SHORT PROBLEM
Copy exactly the block of lines between the one containing "obj.data.transform(world)" and the one containing "RAIL_HEIGHTS = (-0.4408, 0.0957)", inclusive.

RECORDS FOR THIS EXERCISE
begin
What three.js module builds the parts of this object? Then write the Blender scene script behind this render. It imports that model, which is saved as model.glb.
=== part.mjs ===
end
begin
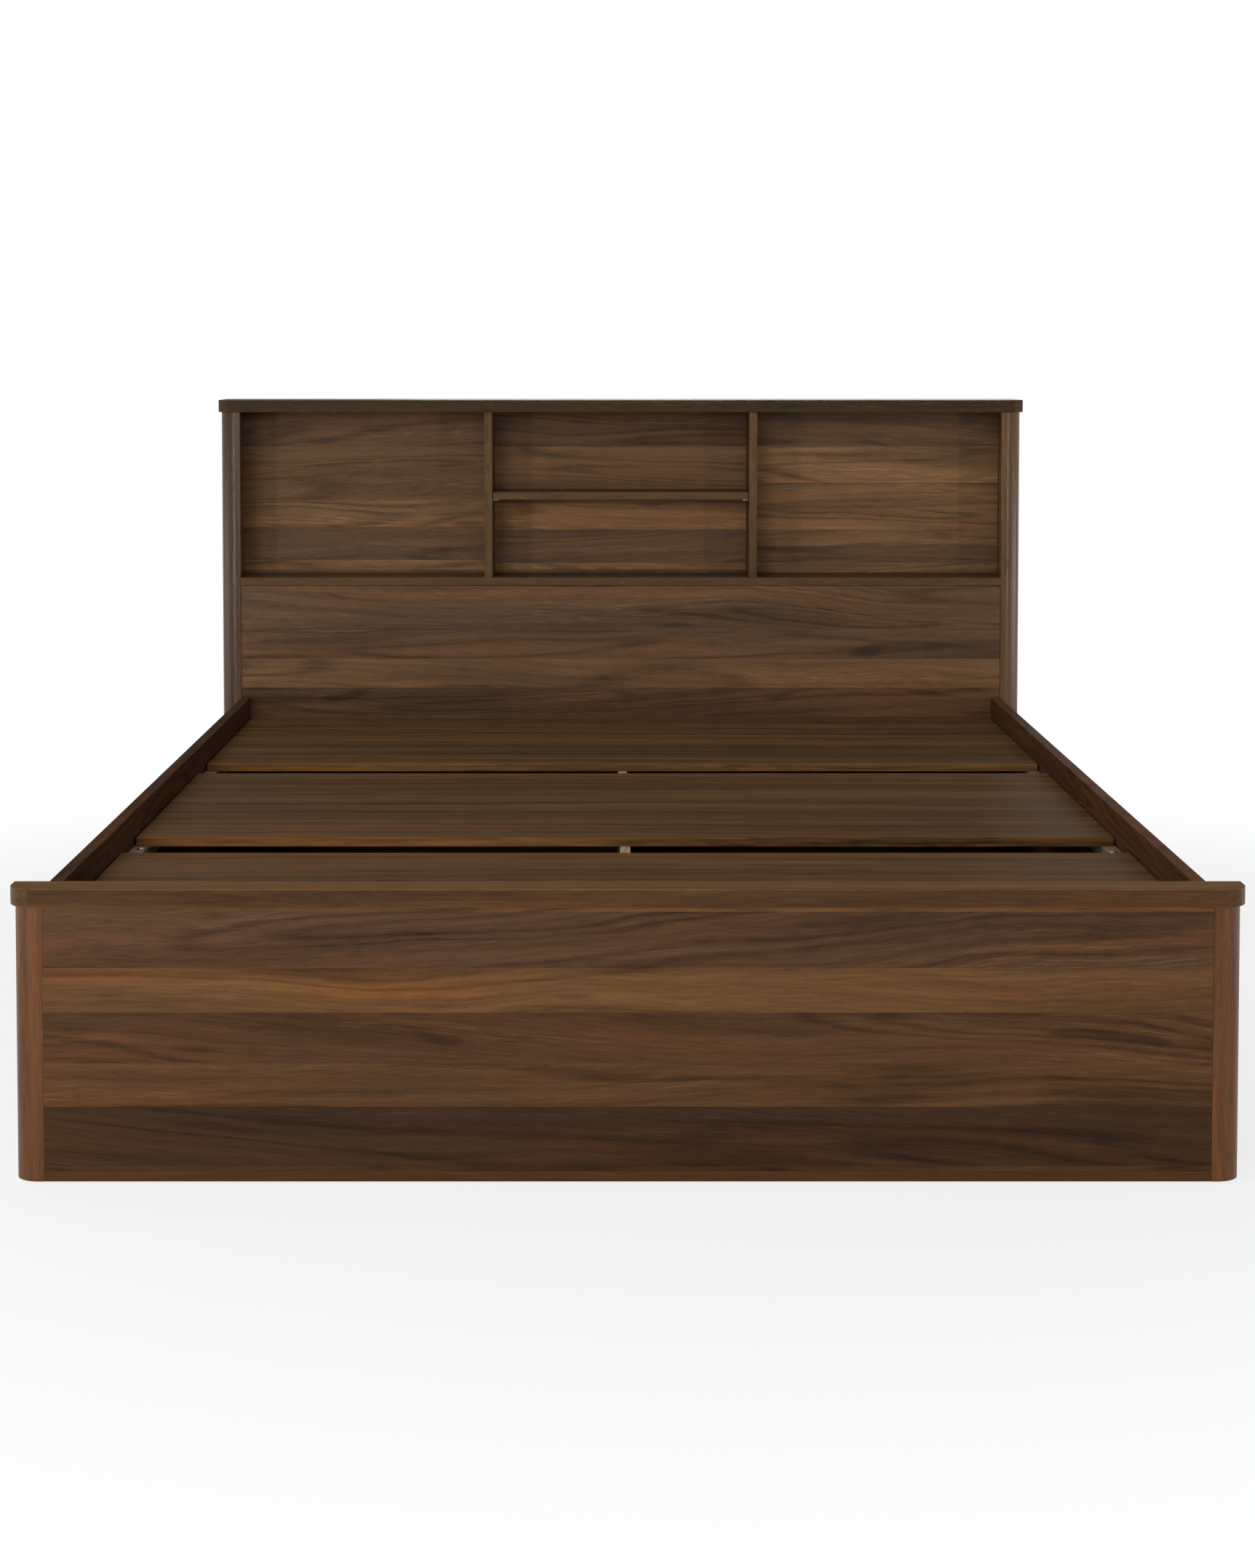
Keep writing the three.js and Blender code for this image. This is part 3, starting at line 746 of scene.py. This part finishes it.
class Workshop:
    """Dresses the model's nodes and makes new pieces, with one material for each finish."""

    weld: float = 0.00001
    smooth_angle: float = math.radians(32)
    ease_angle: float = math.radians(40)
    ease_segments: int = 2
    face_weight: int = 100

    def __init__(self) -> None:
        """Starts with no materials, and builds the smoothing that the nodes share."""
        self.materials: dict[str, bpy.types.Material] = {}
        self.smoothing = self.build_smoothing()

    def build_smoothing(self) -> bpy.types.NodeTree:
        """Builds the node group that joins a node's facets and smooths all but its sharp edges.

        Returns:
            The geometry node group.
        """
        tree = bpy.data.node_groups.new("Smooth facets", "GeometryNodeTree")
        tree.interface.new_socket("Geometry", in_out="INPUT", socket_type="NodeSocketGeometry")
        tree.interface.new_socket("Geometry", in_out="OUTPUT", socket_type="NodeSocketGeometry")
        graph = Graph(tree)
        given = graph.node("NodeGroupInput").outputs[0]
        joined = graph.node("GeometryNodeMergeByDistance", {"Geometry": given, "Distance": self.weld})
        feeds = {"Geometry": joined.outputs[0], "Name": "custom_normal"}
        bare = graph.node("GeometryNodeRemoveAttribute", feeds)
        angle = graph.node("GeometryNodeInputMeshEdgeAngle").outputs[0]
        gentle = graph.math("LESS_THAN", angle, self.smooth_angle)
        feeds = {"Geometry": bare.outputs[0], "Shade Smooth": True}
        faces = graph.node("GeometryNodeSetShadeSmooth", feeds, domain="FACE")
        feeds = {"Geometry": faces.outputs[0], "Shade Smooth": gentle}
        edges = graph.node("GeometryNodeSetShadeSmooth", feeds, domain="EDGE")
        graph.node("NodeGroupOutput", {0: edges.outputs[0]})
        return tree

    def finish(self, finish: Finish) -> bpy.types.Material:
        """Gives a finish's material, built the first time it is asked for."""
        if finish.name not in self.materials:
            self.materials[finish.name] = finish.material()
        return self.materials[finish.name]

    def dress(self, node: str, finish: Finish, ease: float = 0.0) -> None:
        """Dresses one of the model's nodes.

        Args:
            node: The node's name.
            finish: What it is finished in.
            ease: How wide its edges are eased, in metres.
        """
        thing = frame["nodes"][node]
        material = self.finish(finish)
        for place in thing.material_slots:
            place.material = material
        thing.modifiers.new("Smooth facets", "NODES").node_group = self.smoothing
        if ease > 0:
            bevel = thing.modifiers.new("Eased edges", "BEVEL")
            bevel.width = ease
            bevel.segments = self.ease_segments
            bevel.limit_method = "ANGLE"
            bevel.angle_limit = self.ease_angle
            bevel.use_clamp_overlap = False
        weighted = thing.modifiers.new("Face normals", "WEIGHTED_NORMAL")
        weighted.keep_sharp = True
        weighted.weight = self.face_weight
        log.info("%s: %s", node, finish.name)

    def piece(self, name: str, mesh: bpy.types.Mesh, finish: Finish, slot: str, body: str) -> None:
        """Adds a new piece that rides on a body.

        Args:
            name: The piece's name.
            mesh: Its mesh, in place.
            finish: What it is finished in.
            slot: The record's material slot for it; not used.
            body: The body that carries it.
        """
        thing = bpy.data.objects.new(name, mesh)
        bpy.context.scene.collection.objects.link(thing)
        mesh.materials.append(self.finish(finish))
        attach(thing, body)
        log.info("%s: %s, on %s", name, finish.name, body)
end
begin
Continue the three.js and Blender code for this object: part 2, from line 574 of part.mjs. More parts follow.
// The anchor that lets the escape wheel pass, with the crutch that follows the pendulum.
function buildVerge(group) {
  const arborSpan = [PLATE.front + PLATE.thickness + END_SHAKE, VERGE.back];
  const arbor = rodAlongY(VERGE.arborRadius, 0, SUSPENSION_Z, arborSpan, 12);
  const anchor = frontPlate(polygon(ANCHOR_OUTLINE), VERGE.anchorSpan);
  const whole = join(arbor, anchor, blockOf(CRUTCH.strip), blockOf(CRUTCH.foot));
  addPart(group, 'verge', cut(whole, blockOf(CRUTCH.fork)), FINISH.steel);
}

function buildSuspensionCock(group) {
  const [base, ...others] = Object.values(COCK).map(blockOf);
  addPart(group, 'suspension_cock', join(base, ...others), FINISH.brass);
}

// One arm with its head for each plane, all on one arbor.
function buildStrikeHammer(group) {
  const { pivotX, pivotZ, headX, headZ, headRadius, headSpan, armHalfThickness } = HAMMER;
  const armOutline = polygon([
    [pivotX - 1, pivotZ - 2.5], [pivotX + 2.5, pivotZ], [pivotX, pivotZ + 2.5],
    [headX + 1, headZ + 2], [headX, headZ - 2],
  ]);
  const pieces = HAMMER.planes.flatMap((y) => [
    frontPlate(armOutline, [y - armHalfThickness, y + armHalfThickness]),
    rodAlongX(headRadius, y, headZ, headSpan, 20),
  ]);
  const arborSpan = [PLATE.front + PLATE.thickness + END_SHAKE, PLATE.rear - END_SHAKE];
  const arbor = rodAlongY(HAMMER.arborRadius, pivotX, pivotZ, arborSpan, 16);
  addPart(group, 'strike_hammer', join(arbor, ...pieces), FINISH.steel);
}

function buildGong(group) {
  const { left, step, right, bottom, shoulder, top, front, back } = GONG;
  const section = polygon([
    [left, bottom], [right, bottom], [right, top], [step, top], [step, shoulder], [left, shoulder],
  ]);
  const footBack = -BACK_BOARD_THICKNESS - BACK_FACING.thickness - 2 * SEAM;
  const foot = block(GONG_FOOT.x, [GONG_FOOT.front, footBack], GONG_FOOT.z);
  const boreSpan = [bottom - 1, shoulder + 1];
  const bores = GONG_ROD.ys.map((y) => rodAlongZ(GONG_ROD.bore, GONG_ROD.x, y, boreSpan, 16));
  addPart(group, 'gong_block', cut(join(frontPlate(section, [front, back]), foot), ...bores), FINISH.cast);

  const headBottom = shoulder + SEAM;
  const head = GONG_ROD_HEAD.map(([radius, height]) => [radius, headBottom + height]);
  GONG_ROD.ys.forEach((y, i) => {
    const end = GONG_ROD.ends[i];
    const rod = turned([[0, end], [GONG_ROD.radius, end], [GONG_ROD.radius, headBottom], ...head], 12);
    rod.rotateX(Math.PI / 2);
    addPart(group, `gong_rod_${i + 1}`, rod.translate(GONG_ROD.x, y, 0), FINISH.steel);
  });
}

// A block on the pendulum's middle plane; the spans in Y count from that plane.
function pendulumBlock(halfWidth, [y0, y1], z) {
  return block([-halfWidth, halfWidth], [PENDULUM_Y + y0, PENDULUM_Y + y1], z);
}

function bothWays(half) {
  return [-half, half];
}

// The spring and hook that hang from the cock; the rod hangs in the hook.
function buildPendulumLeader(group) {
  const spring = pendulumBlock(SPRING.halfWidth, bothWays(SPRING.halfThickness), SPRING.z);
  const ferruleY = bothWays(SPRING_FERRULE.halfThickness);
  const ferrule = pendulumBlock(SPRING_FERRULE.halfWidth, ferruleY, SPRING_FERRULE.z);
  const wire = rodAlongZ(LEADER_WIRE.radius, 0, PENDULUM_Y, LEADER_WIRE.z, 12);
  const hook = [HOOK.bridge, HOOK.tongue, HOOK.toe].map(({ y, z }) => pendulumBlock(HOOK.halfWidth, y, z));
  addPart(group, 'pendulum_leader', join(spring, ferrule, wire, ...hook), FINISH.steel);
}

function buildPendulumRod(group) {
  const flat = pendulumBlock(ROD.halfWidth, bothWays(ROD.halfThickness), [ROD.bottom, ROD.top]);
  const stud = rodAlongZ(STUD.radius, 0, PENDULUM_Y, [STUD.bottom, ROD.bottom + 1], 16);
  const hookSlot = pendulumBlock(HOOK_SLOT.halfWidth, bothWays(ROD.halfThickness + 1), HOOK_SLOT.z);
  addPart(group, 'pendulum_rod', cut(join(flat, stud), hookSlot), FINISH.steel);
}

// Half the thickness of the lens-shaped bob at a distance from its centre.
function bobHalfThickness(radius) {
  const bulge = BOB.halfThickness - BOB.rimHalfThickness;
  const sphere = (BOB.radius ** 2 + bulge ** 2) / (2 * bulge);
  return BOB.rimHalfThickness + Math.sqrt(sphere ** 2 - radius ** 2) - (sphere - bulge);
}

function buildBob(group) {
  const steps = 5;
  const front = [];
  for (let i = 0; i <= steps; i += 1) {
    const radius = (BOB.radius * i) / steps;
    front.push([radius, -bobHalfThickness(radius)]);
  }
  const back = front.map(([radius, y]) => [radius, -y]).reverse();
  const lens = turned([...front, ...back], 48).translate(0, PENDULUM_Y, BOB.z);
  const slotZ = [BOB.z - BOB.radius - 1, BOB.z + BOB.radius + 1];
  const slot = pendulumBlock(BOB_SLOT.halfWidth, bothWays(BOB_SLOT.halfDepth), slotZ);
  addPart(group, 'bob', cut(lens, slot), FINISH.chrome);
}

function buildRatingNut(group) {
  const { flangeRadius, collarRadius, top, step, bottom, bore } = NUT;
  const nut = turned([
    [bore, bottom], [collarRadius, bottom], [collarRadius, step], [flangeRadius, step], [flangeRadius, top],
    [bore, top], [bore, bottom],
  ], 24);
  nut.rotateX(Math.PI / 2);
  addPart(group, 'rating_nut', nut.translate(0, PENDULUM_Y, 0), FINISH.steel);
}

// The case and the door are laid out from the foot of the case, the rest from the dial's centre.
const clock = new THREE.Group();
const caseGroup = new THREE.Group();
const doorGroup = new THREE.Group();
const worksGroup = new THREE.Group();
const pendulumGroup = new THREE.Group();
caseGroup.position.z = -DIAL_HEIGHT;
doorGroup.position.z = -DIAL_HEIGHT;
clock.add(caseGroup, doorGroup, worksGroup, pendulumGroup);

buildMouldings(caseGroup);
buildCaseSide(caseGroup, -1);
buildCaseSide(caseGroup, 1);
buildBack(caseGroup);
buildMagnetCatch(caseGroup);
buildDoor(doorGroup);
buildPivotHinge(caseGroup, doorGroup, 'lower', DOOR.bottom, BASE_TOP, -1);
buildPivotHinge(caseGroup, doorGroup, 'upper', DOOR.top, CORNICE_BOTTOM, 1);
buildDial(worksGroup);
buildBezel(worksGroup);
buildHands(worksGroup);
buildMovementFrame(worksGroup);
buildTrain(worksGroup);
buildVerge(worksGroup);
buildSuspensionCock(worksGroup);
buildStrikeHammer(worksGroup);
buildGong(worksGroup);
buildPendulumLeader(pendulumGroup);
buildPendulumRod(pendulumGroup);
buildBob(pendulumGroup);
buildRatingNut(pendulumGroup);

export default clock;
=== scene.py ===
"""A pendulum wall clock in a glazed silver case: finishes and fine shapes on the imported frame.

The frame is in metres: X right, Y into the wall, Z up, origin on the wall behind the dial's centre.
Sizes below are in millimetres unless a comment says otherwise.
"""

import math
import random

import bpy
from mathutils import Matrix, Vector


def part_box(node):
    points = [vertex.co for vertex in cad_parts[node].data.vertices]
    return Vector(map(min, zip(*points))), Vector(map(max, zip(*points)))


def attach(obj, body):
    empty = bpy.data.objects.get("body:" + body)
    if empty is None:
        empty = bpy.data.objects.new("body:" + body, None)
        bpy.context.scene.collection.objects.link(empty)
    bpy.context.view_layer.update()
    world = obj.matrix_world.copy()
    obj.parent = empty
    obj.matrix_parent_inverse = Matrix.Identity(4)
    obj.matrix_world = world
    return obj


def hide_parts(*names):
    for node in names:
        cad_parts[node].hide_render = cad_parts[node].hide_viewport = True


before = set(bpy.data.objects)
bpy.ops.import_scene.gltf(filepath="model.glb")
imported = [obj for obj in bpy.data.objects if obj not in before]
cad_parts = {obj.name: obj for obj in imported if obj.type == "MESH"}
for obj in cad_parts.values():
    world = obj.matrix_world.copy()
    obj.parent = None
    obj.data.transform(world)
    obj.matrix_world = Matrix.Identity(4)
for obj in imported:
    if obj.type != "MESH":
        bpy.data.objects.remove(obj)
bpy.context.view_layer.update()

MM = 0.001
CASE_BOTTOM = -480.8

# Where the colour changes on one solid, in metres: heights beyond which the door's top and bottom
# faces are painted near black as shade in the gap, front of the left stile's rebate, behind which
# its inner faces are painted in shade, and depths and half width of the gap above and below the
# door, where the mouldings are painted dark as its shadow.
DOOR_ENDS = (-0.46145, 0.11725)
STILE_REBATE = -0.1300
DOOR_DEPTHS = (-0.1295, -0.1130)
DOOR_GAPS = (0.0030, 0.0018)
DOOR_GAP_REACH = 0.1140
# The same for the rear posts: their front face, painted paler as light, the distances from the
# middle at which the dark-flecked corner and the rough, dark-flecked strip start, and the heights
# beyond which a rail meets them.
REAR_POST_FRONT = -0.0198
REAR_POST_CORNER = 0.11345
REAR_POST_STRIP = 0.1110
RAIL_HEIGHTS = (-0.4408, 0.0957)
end
SOLUTION TO THE EXERCISE
    obj.data.transform(world)
    obj.matrix_world = Matrix.Identity(4)
for obj in imported:
    if obj.type != "MESH":
        bpy.data.objects.remove(obj)
bpy.context.view_layer.update()

MM = 0.001
CASE_BOTTOM = -480.8

# Where the colour changes on one solid, in metres: heights beyond which the door's top and bottom
# faces are painted near black as shade in the gap, front of the left stile's rebate, behind which
# its inner faces are painted in shade, and depths and half width of the gap above and below the
# door, where the mouldings are painted dark as its shadow.
DOOR_ENDS = (-0.46145, 0.11725)
STILE_REBATE = -0.1300
DOOR_DEPTHS = (-0.1295, -0.1130)
DOOR_GAPS = (0.0030, 0.0018)
DOOR_GAP_REACH = 0.1140
# The same for the rear posts: their front face, painted paler as light, the distances from the
# middle at which the dark-flecked corner and the rough, dark-flecked strip start, and the heights
# beyond which a rail meets them.
REAR_POST_FRONT = -0.0198
REAR_POST_CORNER = 0.11345
REAR_POST_STRIP = 0.1110
RAIL_HEIGHTS = (-0.4408, 0.0957)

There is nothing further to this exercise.